| Exercise requirements |
Return the full listing exactly as it is written.

| Provided material |

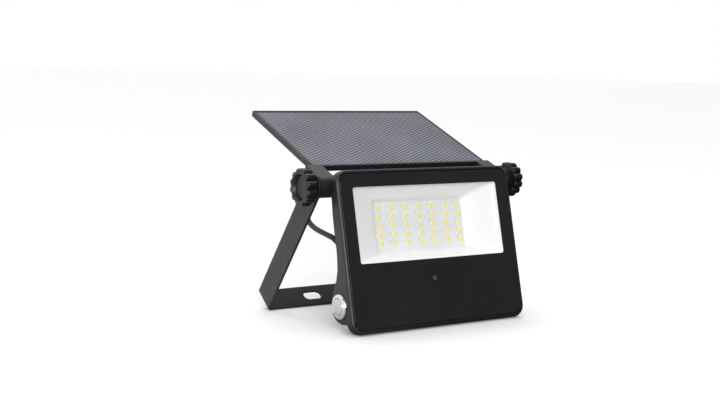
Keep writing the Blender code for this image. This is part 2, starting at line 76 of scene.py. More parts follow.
def place_camera():
    az, el = math.radians(CAM_AZ), math.radians(CAM_EL)
    back = Vector((math.sin(az) * math.cos(el), -math.cos(az) * math.cos(el), math.sin(el)))
    ahead = -back
    right = ahead.cross(Vector((0, 0, 1))).normalized()
    up = right.cross(ahead)
    axes = {"ahead": ahead, "right": right, "up": up}
    for axis, turn in (("up", CAM_PAN), ("right", CAM_NOD), ("ahead", CAM_ROLL)):
        about = Matrix.Rotation(math.radians(turn), 3, axes[axis])
        axes = {name: about @ v for name, v in axes.items()}
    cam = bpy.data.objects.new("camera", bpy.data.cameras.new("camera"))
    cam.data.lens = CAM_LENS
    cam.data.sensor_width = CAM_SENSOR
    cam.data.shift_x, cam.data.shift_y = CAM_SHIFT_X, CAM_SHIFT_Y
    cam.data.clip_start = 0.01
    m = Matrix((axes["right"], axes["up"], -axes["ahead"])).transposed().to_4x4()
    m.translation = PIVOT + back * CAM_DIST
    cam.matrix_world = m
    bpy.context.scene.collection.objects.link(cam)
    bpy.context.scene.camera = cam


place_camera()


# Panel in its own frame, mm: half width, near and far edge, top face
PAN_W, PAN_NEAR, PAN_FAR, PAN_TOP = 97.2, 19.7, 141.2, 10.0
# Black margin round the cells, mm: at each side, at the near edge, at the far edge
MARGIN_SIDE, MARGIN_NEAR, MARGIN_FAR = 3.2, 3.0, 4.8
# Dimples of the film on a hexagonal grid, metres: between columns of one row, and between rows
CELL_X, CELL_Y = 0.00694, 0.00379
# Turned rings on the switch cap: radians of their wave to a metre of radius
RING_WAVE = 16000.0


# --------------------------------------------------------------- materials
def new_material(name, colour, rough, metallic=0.0, **sockets):
    m = bpy.data.materials.new(name)
    m.use_nodes = True
    p = m.node_tree.nodes["Principled BSDF"]
    p.inputs["Base Color"].default_value = (*colour, 1.0)
    p.inputs["Roughness"].default_value = rough
    p.inputs["Metallic"].default_value = metallic
    for k, v in sockets.items():
        p.inputs[k.replace("_", " ")].default_value = v
    return m


class Graph:
    """Short calls for the nodes of one material, or of the world."""

    def __init__(self, owner, space="Object"):
        self.t = owner.node_tree
        self.p = self.t.nodes.get("Principled BSDF")
        self.co = self.t.nodes.new("ShaderNodeTexCoord").outputs[space]

    def link(self, a, b):
        self.t.links.new(a, b)

    def noise(self, scale, detail=3.0, stretch=None, rough=0.5):
        n = self.t.nodes.new("ShaderNodeTexNoise")
        n.inputs["Scale"].default_value = scale
        n.inputs["Detail"].default_value = detail
        n.inputs["Roughness"].default_value = rough
        self.link(self.mapped(stretch) if stretch else self.co, n.inputs["Vector"])
        return n.outputs["Fac"]

    def mapped(self, scale):
        mp = self.t.nodes.new("ShaderNodeMapping")
        mp.inputs["Scale"].default_value = scale
        self.link(self.co, mp.inputs["Vector"])
        return mp.outputs["Vector"]

    def span(self, fac, lo, hi, a=0.3, b=0.7, kind="LINEAR"):
        """A value that runs from lo to hi while fac runs from a to b."""
        r = self.t.nodes.new("ShaderNodeMapRange")
        r.interpolation_type = kind
        r.inputs["From Min"].default_value = a
        r.inputs["From Max"].default_value = b
        r.inputs["To Min"].default_value = lo
        r.inputs["To Max"].default_value = hi
        self.link(fac, r.inputs["Value"])
        return r.outputs["Result"]

    def ramp(self, fac, stops):
        r = self.t.nodes.new("ShaderNodeValToRGB")
        e = r.color_ramp.elements
        while len(e) < len(stops):
            e.new(0.5)
        for k, (at, colour) in enumerate(stops):
            e[k].position = at
            e[k].color = (*colour, 1.0)
        self.link(fac, r.inputs["Fac"])
        return r.outputs["Color"]

    def math(self, op, a, b=None):
        n = self.t.nodes.new("ShaderNodeMath")
        n.operation = op
        for i, v in enumerate((a, b)):
            if v is None:
                continue
            if isinstance(v, (int, float)):
                n.inputs[i].default_value = v
            else:
                self.link(v, n.inputs[i])
        return n.outputs[0]

    def axes(self):
        s = self.t.nodes.new("ShaderNodeSeparateXYZ")
        self.link(self.co, s.inputs[0])
        return s.outputs

    def toward(self, direction):
        """How far the coordinate points towards a direction."""
        n = self.t.nodes.new("ShaderNodeVectorMath")
        n.operation = "DOT_PRODUCT"
        n.inputs[1].default_value = direction
        self.link(self.co, n.inputs[0])
        return n.outputs["Value"]

    def camera_ray(self):
        return self.t.nodes.new("ShaderNodeLightPath").outputs["Is Camera Ray"]

    def bump(self, height, strength, distance):
        b = self.t.nodes.new("ShaderNodeBump")
        b.inputs["Strength"].default_value = strength
        b.inputs["Distance"].default_value = distance
        self.link(height, b.inputs["Height"])
        if self.p.inputs["Normal"].links:
            self.link(self.p.inputs["Normal"].links[0].from_socket, b.inputs["Normal"])
        self.link(b.outputs["Normal"], self.p.inputs["Normal"])

    def colour(self, out):
        self.link(out, self.p.inputs["Base Color"])

    def rough(self, out):
        self.link(out, self.p.inputs["Roughness"])


def scaled(colour, k):
    return tuple(min(1.0, v * k) for v in colour)


def grained(name, base, rough, grain=1400.0, depth=0.00006, strength=0.25, vary=0.18):
    """Moulded plastic, rubber or powder coat: fine grain, uneven tone and sheen."""
    m = new_material(name, base, rough)
    g = Graph(m)
    g.colour(g.ramp(g.noise(38.0, 4.0), [(0.25, scaled(base, 1 - vary)), (0.75, scaled(base, 1 + vary))]))
    g.rough(g.span(g.noise(90.0, 3.0), rough - 0.05, rough + 0.06))
    g.bump(g.noise(grain, 2.0), strength, depth)
    return m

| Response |
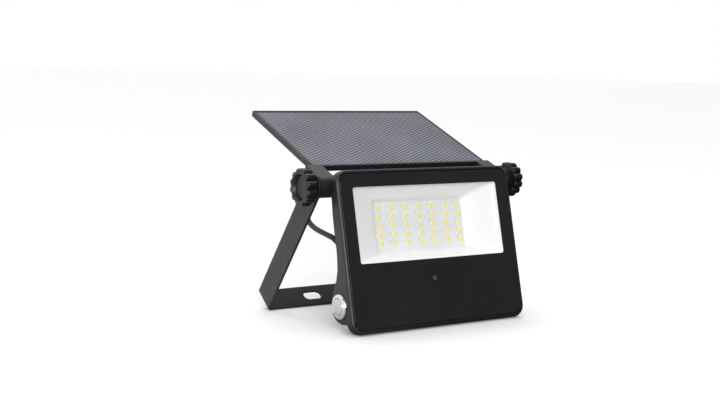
Keep writing the Blender code for this image. This is part 2, starting at line 76 of scene.py. More parts follow.
def place_camera():
    az, el = math.radians(CAM_AZ), math.radians(CAM_EL)
    back = Vector((math.sin(az) * math.cos(el), -math.cos(az) * math.cos(el), math.sin(el)))
    ahead = -back
    right = ahead.cross(Vector((0, 0, 1))).normalized()
    up = right.cross(ahead)
    axes = {"ahead": ahead, "right": right, "up": up}
    for axis, turn in (("up", CAM_PAN), ("right", CAM_NOD), ("ahead", CAM_ROLL)):
        about = Matrix.Rotation(math.radians(turn), 3, axes[axis])
        axes = {name: about @ v for name, v in axes.items()}
    cam = bpy.data.objects.new("camera", bpy.data.cameras.new("camera"))
    cam.data.lens = CAM_LENS
    cam.data.sensor_width = CAM_SENSOR
    cam.data.shift_x, cam.data.shift_y = CAM_SHIFT_X, CAM_SHIFT_Y
    cam.data.clip_start = 0.01
    m = Matrix((axes["right"], axes["up"], -axes["ahead"])).transposed().to_4x4()
    m.translation = PIVOT + back * CAM_DIST
    cam.matrix_world = m
    bpy.context.scene.collection.objects.link(cam)
    bpy.context.scene.camera = cam


place_camera()


# Panel in its own frame, mm: half width, near and far edge, top face
PAN_W, PAN_NEAR, PAN_FAR, PAN_TOP = 97.2, 19.7, 141.2, 10.0
# Black margin round the cells, mm: at each side, at the near edge, at the far edge
MARGIN_SIDE, MARGIN_NEAR, MARGIN_FAR = 3.2, 3.0, 4.8
# Dimples of the film on a hexagonal grid, metres: between columns of one row, and between rows
CELL_X, CELL_Y = 0.00694, 0.00379
# Turned rings on the switch cap: radians of their wave to a metre of radius
RING_WAVE = 16000.0


# --------------------------------------------------------------- materials
def new_material(name, colour, rough, metallic=0.0, **sockets):
    m = bpy.data.materials.new(name)
    m.use_nodes = True
    p = m.node_tree.nodes["Principled BSDF"]
    p.inputs["Base Color"].default_value = (*colour, 1.0)
    p.inputs["Roughness"].default_value = rough
    p.inputs["Metallic"].default_value = metallic
    for k, v in sockets.items():
        p.inputs[k.replace("_", " ")].default_value = v
    return m


class Graph:
    """Short calls for the nodes of one material, or of the world."""

    def __init__(self, owner, space="Object"):
        self.t = owner.node_tree
        self.p = self.t.nodes.get("Principled BSDF")
        self.co = self.t.nodes.new("ShaderNodeTexCoord").outputs[space]

    def link(self, a, b):
        self.t.links.new(a, b)

    def noise(self, scale, detail=3.0, stretch=None, rough=0.5):
        n = self.t.nodes.new("ShaderNodeTexNoise")
        n.inputs["Scale"].default_value = scale
        n.inputs["Detail"].default_value = detail
        n.inputs["Roughness"].default_value = rough
        self.link(self.mapped(stretch) if stretch else self.co, n.inputs["Vector"])
        return n.outputs["Fac"]

    def mapped(self, scale):
        mp = self.t.nodes.new("ShaderNodeMapping")
        mp.inputs["Scale"].default_value = scale
        self.link(self.co, mp.inputs["Vector"])
        return mp.outputs["Vector"]

    def span(self, fac, lo, hi, a=0.3, b=0.7, kind="LINEAR"):
        """A value that runs from lo to hi while fac runs from a to b."""
        r = self.t.nodes.new("ShaderNodeMapRange")
        r.interpolation_type = kind
        r.inputs["From Min"].default_value = a
        r.inputs["From Max"].default_value = b
        r.inputs["To Min"].default_value = lo
        r.inputs["To Max"].default_value = hi
        self.link(fac, r.inputs["Value"])
        return r.outputs["Result"]

    def ramp(self, fac, stops):
        r = self.t.nodes.new("ShaderNodeValToRGB")
        e = r.color_ramp.elements
        while len(e) < len(stops):
            e.new(0.5)
        for k, (at, colour) in enumerate(stops):
            e[k].position = at
            e[k].color = (*colour, 1.0)
        self.link(fac, r.inputs["Fac"])
        return r.outputs["Color"]

    def math(self, op, a, b=None):
        n = self.t.nodes.new("ShaderNodeMath")
        n.operation = op
        for i, v in enumerate((a, b)):
            if v is None:
                continue
            if isinstance(v, (int, float)):
                n.inputs[i].default_value = v
            else:
                self.link(v, n.inputs[i])
        return n.outputs[0]

    def axes(self):
        s = self.t.nodes.new("ShaderNodeSeparateXYZ")
        self.link(self.co, s.inputs[0])
        return s.outputs

    def toward(self, direction):
        """How far the coordinate points towards a direction."""
        n = self.t.nodes.new("ShaderNodeVectorMath")
        n.operation = "DOT_PRODUCT"
        n.inputs[1].default_value = direction
        self.link(self.co, n.inputs[0])
        return n.outputs["Value"]

    def camera_ray(self):
        return self.t.nodes.new("ShaderNodeLightPath").outputs["Is Camera Ray"]

    def bump(self, height, strength, distance):
        b = self.t.nodes.new("ShaderNodeBump")
        b.inputs["Strength"].default_value = strength
        b.inputs["Distance"].default_value = distance
        self.link(height, b.inputs["Height"])
        if self.p.inputs["Normal"].links:
            self.link(self.p.inputs["Normal"].links[0].from_socket, b.inputs["Normal"])
        self.link(b.outputs["Normal"], self.p.inputs["Normal"])

    def colour(self, out):
        self.link(out, self.p.inputs["Base Color"])

    def rough(self, out):
        self.link(out, self.p.inputs["Roughness"])


def scaled(colour, k):
    return tuple(min(1.0, v * k) for v in colour)


def grained(name, base, rough, grain=1400.0, depth=0.00006, strength=0.25, vary=0.18):
    """Moulded plastic, rubber or powder coat: fine grain, uneven tone and sheen."""
    m = new_material(name, base, rough)
    g = Graph(m)
    g.colour(g.ramp(g.noise(38.0, 4.0), [(0.25, scaled(base, 1 - vary)), (0.75, scaled(base, 1 + vary))]))
    g.rough(g.span(g.noise(90.0, 3.0), rough - 0.05, rough + 0.06))
    g.bump(g.noise(grain, 2.0), strength, depth)
    return m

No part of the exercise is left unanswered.